>>>

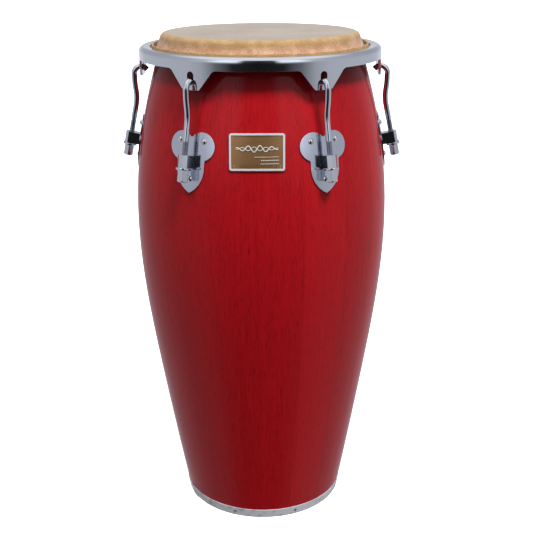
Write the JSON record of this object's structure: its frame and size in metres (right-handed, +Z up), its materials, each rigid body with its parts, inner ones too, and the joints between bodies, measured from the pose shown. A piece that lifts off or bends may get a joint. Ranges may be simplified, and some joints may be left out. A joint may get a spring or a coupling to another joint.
{
  "type": "conga drum",
  "caption": "Tall barrel hand drum of red-lacquered staves, with a hide head pulled down over its bearing edge by a chromed rim, bent hooks and tuning nuts; open at its foot.",
  "frame": {"origin": "on the drum's axis, in the plane that the foot stands on", "axes": "+Z up through the head, -Y towards the badge, +X to the right seen from the front"},
  "size_m": [0.401, 0.3634, 0.711],
  "materials": {
    "lacquered_oak": "oak staves under clear red gloss lacquer",
    "natural_hide": "scraped natural hide, unpainted",
    "hoop_steel": "plain steel wire ring under the hide",
    "chromed_rim": "polished chrome plate on steel",
    "chromed_rod": "polished chrome plate on steel rod with a rolled thread",
    "chromed_nut": "chrome plate on steel",
    "chromed_bracket": "chrome plate on steel",
    "chromed_plate": "polished chrome plate on steel sheet",
    "chromed_bolt": "chrome plate on steel",
    "zinc_plated_steel": "zinc plate on steel",
    "foot_band_aluminium": "rolled aluminium strip",
    "nail_steel": "nickelled round-head nails",
    "badge_chrome": "polished chrome frame",
    "badge_bronze": "brown bronze-coloured sheet",
    "badge_brass": "round brass pin heads"
  },
  "bodies": {
    "shell": {"stave_01": "lacquered_oak", "stave_02": "lacquered_oak", "stave_03": "lacquered_oak", "stave_04": "lacquered_oak", "stave_05": "lacquered_oak", "stave_06": "lacquered_oak", "stave_07": "lacquered_oak", "stave_08": "lacquered_oak", "stave_09": "lacquered_oak", "stave_10": "lacquered_oak", "stave_11": "lacquered_oak", "stave_12": "lacquered_oak", "stave_13": "lacquered_oak", "stave_14": "lacquered_oak", "stave_15": "lacquered_oak", "stave_16": "lacquered_oak", "stave_17": "lacquered_oak", "stave_18": "lacquered_oak", "foot_band": "foot_band_aluminium", "foot_band_nails": "nail_steel", "drumhead": "natural_hide", "flesh_hoop": "hoop_steel", "side_plate_1": "chromed_plate", "side_plate_2": "chromed_plate", "side_plate_3": "chromed_plate", "side_plate_4": "chromed_plate", "side_plate_5": "chromed_plate", "side_plate_6": "chromed_plate", "bracket_1": "chromed_bracket", "bracket_2": "chromed_bracket", "bracket_3": "chromed_bracket", "bracket_4": "chromed_bracket", "bracket_5": "chromed_bracket", "bracket_6": "chromed_bracket", "backing_plate_1": "zinc_plated_steel", "backing_plate_2": "zinc_plated_steel", "backing_plate_3": "zinc_plated_steel", "backing_plate_4": "zinc_plated_steel", "backing_plate_5": "zinc_plated_steel", "backing_plate_6": "zinc_plated_steel", "side_plate_bolts": "chromed_bolt", "side_plate_bolt_nuts": "zinc_plated_steel", "badge_frame": "badge_chrome", "badge_face": "badge_bronze", "badge_pins": "badge_brass"},
    "rim": {"rim": "chromed_rim"},
    "hook_1": {"hook_1": "chromed_rod"},
    "nut_1": {"tuning_nut_1": "chromed_nut"},
    "hook_2": {"hook_2": "chromed_rod"},
    "nut_2": {"tuning_nut_2": "chromed_nut"},
    "hook_3": {"hook_3": "chromed_rod"},
    "nut_3": {"tuning_nut_3": "chromed_nut"},
    "hook_4": {"hook_4": "chromed_rod"},
    "nut_4": {"tuning_nut_4": "chromed_nut"},
    "hook_5": {"hook_5": "chromed_rod"},
    "nut_5": {"tuning_nut_5": "chromed_nut"},
    "hook_6": {"hook_6": "chromed_rod"},
    "nut_6": {"tuning_nut_6": "chromed_nut"}
  },
  "joints": [
    {"name": "rim_slide", "type": "slide", "parent": "shell", "child": "rim", "axis": [0, 0, 1], "range_m": [0, 0.01]},
    {"name": "hook_1_slide", "type": "slide", "parent": "shell", "child": "hook_1", "axis": [-0.104, 0.1801, 0.9781], "range_m": [0, 0.0103]},
    {"name": "nut_1_turn", "type": "hinge", "parent": "shell", "child": "nut_1", "pos_m": [0.09515, -0.1648, 0.55403], "axis": [-0.104, 0.1801, 0.9781], "range_deg": [-2950, 0]},
    {"name": "hook_2_slide", "type": "slide", "parent": "shell", "child": "hook_2", "axis": [-0.2079, 0, 0.9781], "range_m": [0, 0.0103]},
    {"name": "nut_2_turn", "type": "hinge", "parent": "shell", "child": "nut_2", "pos_m": [0.19029, 0, 0.55403], "axis": [-0.2079, 0, 0.9781], "range_deg": [-2950, 0]},
    {"name": "hook_3_slide", "type": "slide", "parent": "shell", "child": "hook_3", "axis": [-0.104, -0.1801, 0.9781], "range_m": [0, 0.0103]},
    {"name": "nut_3_turn", "type": "hinge", "parent": "shell", "child": "nut_3", "pos_m": [0.09515, 0.1648, 0.55403], "axis": [-0.104, -0.1801, 0.9781], "range_deg": [-2950, 0]},
    {"name": "hook_4_slide", "type": "slide", "parent": "shell", "child": "hook_4", "axis": [0.104, -0.1801, 0.9781], "range_m": [0, 0.0103]},
    {"name": "nut_4_turn", "type": "hinge", "parent": "shell", "child": "nut_4", "pos_m": [-0.09515, 0.1648, 0.55403], "axis": [0.104, -0.1801, 0.9781], "range_deg": [-2950, 0]},
    {"name": "hook_5_slide", "type": "slide", "parent": "shell", "child": "hook_5", "axis": [0.2079, 0, 0.9781], "range_m": [0, 0.0103]},
    {"name": "nut_5_turn", "type": "hinge", "parent": "shell", "child": "nut_5", "pos_m": [-0.19029, 0, 0.55403], "axis": [0.2079, 0, 0.9781], "range_deg": [-2950, 0]},
    {"name": "hook_6_slide", "type": "slide", "parent": "shell", "child": "hook_6", "axis": [0.104, 0.1801, 0.9781], "range_m": [0, 0.0103]},
    {"name": "nut_6_turn", "type": "hinge", "parent": "shell", "child": "nut_6", "pos_m": [-0.09515, -0.1648, 0.55403], "axis": [0.104, 0.1801, 0.9781], "range_deg": [-2950, 0]}
  ],
  "couplings": [
    {"joint": "hook_1_slide", "follows": "rim_slide", "ratio": 1.0223},
    {"joint": "nut_1_turn", "follows": "rim_slide", "rad_per_m": -5138.8},
    {"joint": "hook_2_slide", "follows": "rim_slide", "ratio": 1.0223},
    {"joint": "nut_2_turn", "follows": "rim_slide", "rad_per_m": -5138.8},
    {"joint": "hook_3_slide", "follows": "rim_slide", "ratio": 1.0223},
    {"joint": "nut_3_turn", "follows": "rim_slide", "rad_per_m": -5138.8},
    {"joint": "hook_4_slide", "follows": "rim_slide", "ratio": 1.0223},
    {"joint": "nut_4_turn", "follows": "rim_slide", "rad_per_m": -5138.8},
    {"joint": "hook_5_slide", "follows": "rim_slide", "ratio": 1.0223},
    {"joint": "nut_5_turn", "follows": "rim_slide", "rad_per_m": -5138.8},
    {"joint": "hook_6_slide", "follows": "rim_slide", "ratio": 1.0223},
    {"joint": "nut_6_turn", "follows": "rim_slide", "rad_per_m": -5138.8}
  ]
}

<<<

■ **GOAL**: Would you give the material above again, complete and exact?

■ **RESULT**:
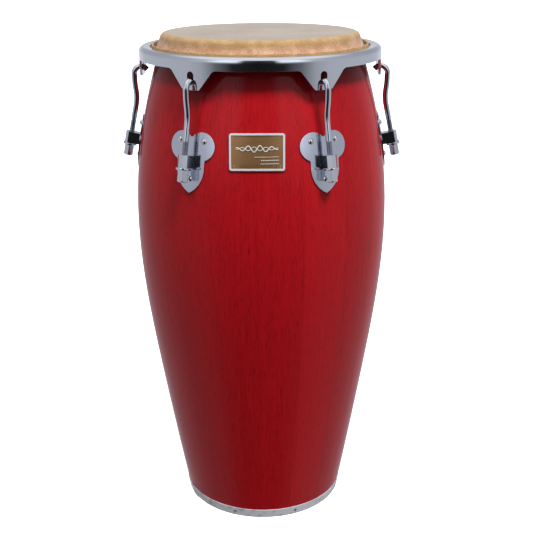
Write the JSON record of this object's structure: its frame and size in metres (right-handed, +Z up), its materials, each rigid body with its parts, inner ones too, and the joints between bodies, measured from the pose shown. A piece that lifts off or bends may get a joint. Ranges may be simplified, and some joints may be left out. A joint may get a spring or a coupling to another joint.
{
  "type": "conga drum",
  "caption": "Tall barrel hand drum of red-lacquered staves, with a hide head pulled down over its bearing edge by a chromed rim, bent hooks and tuning nuts; open at its foot.",
  "frame": {"origin": "on the drum's axis, in the plane that the foot stands on", "axes": "+Z up through the head, -Y towards the badge, +X to the right seen from the front"},
  "size_m": [0.401, 0.3634, 0.711],
  "materials": {
    "lacquered_oak": "oak staves under clear red gloss lacquer",
    "natural_hide": "scraped natural hide, unpainted",
    "hoop_steel": "plain steel wire ring under the hide",
    "chromed_rim": "polished chrome plate on steel",
    "chromed_rod": "polished chrome plate on steel rod with a rolled thread",
    "chromed_nut": "chrome plate on steel",
    "chromed_bracket": "chrome plate on steel",
    "chromed_plate": "polished chrome plate on steel sheet",
    "chromed_bolt": "chrome plate on steel",
    "zinc_plated_steel": "zinc plate on steel",
    "foot_band_aluminium": "rolled aluminium strip",
    "nail_steel": "nickelled round-head nails",
    "badge_chrome": "polished chrome frame",
    "badge_bronze": "brown bronze-coloured sheet",
    "badge_brass": "round brass pin heads"
  },
  "bodies": {
    "shell": {"stave_01": "lacquered_oak", "stave_02": "lacquered_oak", "stave_03": "lacquered_oak", "stave_04": "lacquered_oak", "stave_05": "lacquered_oak", "stave_06": "lacquered_oak", "stave_07": "lacquered_oak", "stave_08": "lacquered_oak", "stave_09": "lacquered_oak", "stave_10": "lacquered_oak", "stave_11": "lacquered_oak", "stave_12": "lacquered_oak", "stave_13": "lacquered_oak", "stave_14": "lacquered_oak", "stave_15": "lacquered_oak", "stave_16": "lacquered_oak", "stave_17": "lacquered_oak", "stave_18": "lacquered_oak", "foot_band": "foot_band_aluminium", "foot_band_nails": "nail_steel", "drumhead": "natural_hide", "flesh_hoop": "hoop_steel", "side_plate_1": "chromed_plate", "side_plate_2": "chromed_plate", "side_plate_3": "chromed_plate", "side_plate_4": "chromed_plate", "side_plate_5": "chromed_plate", "side_plate_6": "chromed_plate", "bracket_1": "chromed_bracket", "bracket_2": "chromed_bracket", "bracket_3": "chromed_bracket", "bracket_4": "chromed_bracket", "bracket_5": "chromed_bracket", "bracket_6": "chromed_bracket", "backing_plate_1": "zinc_plated_steel", "backing_plate_2": "zinc_plated_steel", "backing_plate_3": "zinc_plated_steel", "backing_plate_4": "zinc_plated_steel", "backing_plate_5": "zinc_plated_steel", "backing_plate_6": "zinc_plated_steel", "side_plate_bolts": "chromed_bolt", "side_plate_bolt_nuts": "zinc_plated_steel", "badge_frame": "badge_chrome", "badge_face": "badge_bronze", "badge_pins": "badge_brass"},
    "rim": {"rim": "chromed_rim"},
    "hook_1": {"hook_1": "chromed_rod"},
    "nut_1": {"tuning_nut_1": "chromed_nut"},
    "hook_2": {"hook_2": "chromed_rod"},
    "nut_2": {"tuning_nut_2": "chromed_nut"},
    "hook_3": {"hook_3": "chromed_rod"},
    "nut_3": {"tuning_nut_3": "chromed_nut"},
    "hook_4": {"hook_4": "chromed_rod"},
    "nut_4": {"tuning_nut_4": "chromed_nut"},
    "hook_5": {"hook_5": "chromed_rod"},
    "nut_5": {"tuning_nut_5": "chromed_nut"},
    "hook_6": {"hook_6": "chromed_rod"},
    "nut_6": {"tuning_nut_6": "chromed_nut"}
  },
  "joints": [
    {"name": "rim_slide", "type": "slide", "parent": "shell", "child": "rim", "axis": [0, 0, 1], "range_m": [0, 0.01]},
    {"name": "hook_1_slide", "type": "slide", "parent": "shell", "child": "hook_1", "axis": [-0.104, 0.1801, 0.9781], "range_m": [0, 0.0103]},
    {"name": "nut_1_turn", "type": "hinge", "parent": "shell", "child": "nut_1", "pos_m": [0.09515, -0.1648, 0.55403], "axis": [-0.104, 0.1801, 0.9781], "range_deg": [-2950, 0]},
    {"name": "hook_2_slide", "type": "slide", "parent": "shell", "child": "hook_2", "axis": [-0.2079, 0, 0.9781], "range_m": [0, 0.0103]},
    {"name": "nut_2_turn", "type": "hinge", "parent": "shell", "child": "nut_2", "pos_m": [0.19029, 0, 0.55403], "axis": [-0.2079, 0, 0.9781], "range_deg": [-2950, 0]},
    {"name": "hook_3_slide", "type": "slide", "parent": "shell", "child": "hook_3", "axis": [-0.104, -0.1801, 0.9781], "range_m": [0, 0.0103]},
    {"name": "nut_3_turn", "type": "hinge", "parent": "shell", "child": "nut_3", "pos_m": [0.09515, 0.1648, 0.55403], "axis": [-0.104, -0.1801, 0.9781], "range_deg": [-2950, 0]},
    {"name": "hook_4_slide", "type": "slide", "parent": "shell", "child": "hook_4", "axis": [0.104, -0.1801, 0.9781], "range_m": [0, 0.0103]},
    {"name": "nut_4_turn", "type": "hinge", "parent": "shell", "child": "nut_4", "pos_m": [-0.09515, 0.1648, 0.55403], "axis": [0.104, -0.1801, 0.9781], "range_deg": [-2950, 0]},
    {"name": "hook_5_slide", "type": "slide", "parent": "shell", "child": "hook_5", "axis": [0.2079, 0, 0.9781], "range_m": [0, 0.0103]},
    {"name": "nut_5_turn", "type": "hinge", "parent": "shell", "child": "nut_5", "pos_m": [-0.19029, 0, 0.55403], "axis": [0.2079, 0, 0.9781], "range_deg": [-2950, 0]},
    {"name": "hook_6_slide", "type": "slide", "parent": "shell", "child": "hook_6", "axis": [0.104, 0.1801, 0.9781], "range_m": [0, 0.0103]},
    {"name": "nut_6_turn", "type": "hinge", "parent": "shell", "child": "nut_6", "pos_m": [-0.09515, -0.1648, 0.55403], "axis": [0.104, 0.1801, 0.9781], "range_deg": [-2950, 0]}
  ],
  "couplings": [
    {"joint": "hook_1_slide", "follows": "rim_slide", "ratio": 1.0223},
    {"joint": "nut_1_turn", "follows": "rim_slide", "rad_per_m": -5138.8},
    {"joint": "hook_2_slide", "follows": "rim_slide", "ratio": 1.0223},
    {"joint": "nut_2_turn", "follows": "rim_slide", "rad_per_m": -5138.8},
    {"joint": "hook_3_slide", "follows": "rim_slide", "ratio": 1.0223},
    {"joint": "nut_3_turn", "follows": "rim_slide", "rad_per_m": -5138.8},
    {"joint": "hook_4_slide", "follows": "rim_slide", "ratio": 1.0223},
    {"joint": "nut_4_turn", "follows": "rim_slide", "rad_per_m": -5138.8},
    {"joint": "hook_5_slide", "follows": "rim_slide", "ratio": 1.0223},
    {"joint": "nut_5_turn", "follows": "rim_slide", "rad_per_m": -5138.8},
    {"joint": "hook_6_slide", "follows": "rim_slide", "ratio": 1.0223},
    {"joint": "nut_6_turn", "follows": "rim_slide", "rad_per_m": -5138.8}
  ]
}